— Start —

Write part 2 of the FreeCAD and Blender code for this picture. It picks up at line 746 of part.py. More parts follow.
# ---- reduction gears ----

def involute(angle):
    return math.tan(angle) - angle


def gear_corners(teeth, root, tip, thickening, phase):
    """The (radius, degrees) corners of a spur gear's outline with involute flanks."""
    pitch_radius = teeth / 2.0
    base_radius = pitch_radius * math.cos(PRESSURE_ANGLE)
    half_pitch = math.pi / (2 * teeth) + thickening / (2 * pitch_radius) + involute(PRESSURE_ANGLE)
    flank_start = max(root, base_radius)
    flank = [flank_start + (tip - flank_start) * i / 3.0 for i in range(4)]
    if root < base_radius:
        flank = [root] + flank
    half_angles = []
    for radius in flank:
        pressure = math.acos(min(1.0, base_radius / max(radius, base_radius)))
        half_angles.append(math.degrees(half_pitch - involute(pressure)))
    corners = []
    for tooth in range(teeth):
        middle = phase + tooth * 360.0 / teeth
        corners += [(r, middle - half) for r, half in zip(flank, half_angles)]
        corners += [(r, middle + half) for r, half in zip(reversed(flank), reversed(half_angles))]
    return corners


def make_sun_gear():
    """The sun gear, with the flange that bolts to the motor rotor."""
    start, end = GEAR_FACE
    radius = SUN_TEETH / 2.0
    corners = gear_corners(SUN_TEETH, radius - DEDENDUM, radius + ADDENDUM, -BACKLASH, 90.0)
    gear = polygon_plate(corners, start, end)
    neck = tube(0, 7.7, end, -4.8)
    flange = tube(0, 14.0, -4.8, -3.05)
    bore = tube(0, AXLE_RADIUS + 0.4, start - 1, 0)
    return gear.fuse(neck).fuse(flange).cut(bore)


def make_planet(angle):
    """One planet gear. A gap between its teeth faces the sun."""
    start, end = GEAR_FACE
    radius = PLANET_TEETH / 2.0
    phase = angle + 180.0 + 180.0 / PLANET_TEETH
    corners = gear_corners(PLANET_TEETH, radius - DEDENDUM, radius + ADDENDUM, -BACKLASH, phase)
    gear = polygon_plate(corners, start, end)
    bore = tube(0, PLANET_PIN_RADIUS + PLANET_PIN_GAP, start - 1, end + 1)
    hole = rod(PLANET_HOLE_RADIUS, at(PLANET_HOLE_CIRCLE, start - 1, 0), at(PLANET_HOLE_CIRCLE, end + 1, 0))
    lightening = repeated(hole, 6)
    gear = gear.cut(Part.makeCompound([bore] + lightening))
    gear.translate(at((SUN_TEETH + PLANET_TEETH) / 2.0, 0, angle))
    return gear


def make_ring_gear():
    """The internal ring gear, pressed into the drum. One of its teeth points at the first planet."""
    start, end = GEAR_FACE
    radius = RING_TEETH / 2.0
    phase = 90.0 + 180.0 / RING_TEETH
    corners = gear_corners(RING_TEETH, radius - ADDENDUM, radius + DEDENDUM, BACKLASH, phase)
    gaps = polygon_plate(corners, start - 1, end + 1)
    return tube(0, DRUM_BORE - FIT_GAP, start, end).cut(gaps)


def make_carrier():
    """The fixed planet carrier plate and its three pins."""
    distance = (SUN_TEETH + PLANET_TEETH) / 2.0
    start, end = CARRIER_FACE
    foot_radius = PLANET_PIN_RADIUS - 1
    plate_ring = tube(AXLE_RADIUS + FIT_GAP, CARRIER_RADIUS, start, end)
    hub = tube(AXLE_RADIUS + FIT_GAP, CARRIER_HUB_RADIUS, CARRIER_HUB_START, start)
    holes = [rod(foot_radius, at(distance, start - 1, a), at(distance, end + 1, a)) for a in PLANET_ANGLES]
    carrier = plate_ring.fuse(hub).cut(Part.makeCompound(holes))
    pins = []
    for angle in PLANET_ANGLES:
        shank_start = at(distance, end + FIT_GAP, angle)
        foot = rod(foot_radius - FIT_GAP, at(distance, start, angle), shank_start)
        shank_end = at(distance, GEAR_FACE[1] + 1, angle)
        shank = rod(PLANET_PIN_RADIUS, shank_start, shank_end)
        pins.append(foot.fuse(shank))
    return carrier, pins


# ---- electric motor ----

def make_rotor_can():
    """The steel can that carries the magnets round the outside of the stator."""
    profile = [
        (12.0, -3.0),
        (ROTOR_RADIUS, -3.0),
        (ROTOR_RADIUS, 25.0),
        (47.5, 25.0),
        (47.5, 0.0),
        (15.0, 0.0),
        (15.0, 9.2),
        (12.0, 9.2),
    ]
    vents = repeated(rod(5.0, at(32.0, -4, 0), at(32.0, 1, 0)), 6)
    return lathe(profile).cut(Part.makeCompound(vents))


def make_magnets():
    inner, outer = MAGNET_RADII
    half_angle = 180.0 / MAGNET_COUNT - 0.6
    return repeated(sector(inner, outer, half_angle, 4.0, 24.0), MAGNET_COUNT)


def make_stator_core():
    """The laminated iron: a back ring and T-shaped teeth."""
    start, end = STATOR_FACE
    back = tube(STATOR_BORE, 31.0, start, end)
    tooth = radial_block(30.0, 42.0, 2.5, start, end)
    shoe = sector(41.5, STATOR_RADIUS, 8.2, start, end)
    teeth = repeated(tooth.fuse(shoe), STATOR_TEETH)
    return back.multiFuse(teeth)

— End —
— Start —

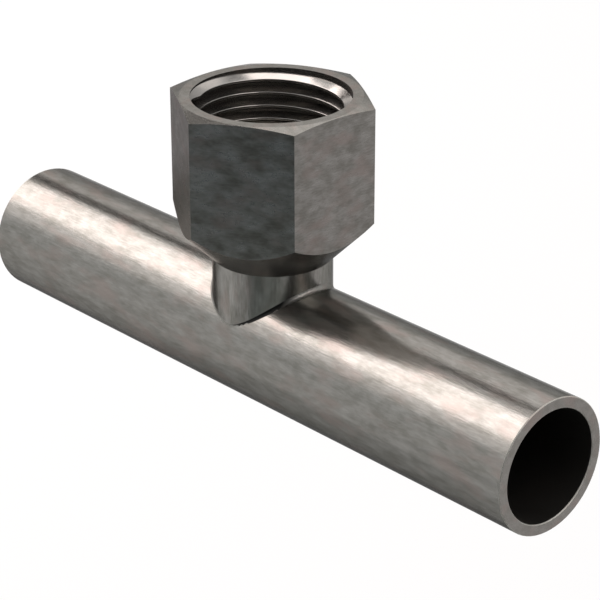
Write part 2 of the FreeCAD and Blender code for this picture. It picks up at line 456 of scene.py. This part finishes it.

— End —

What is the number of lines in the data holding the word "picks"? Reply with that number only.

2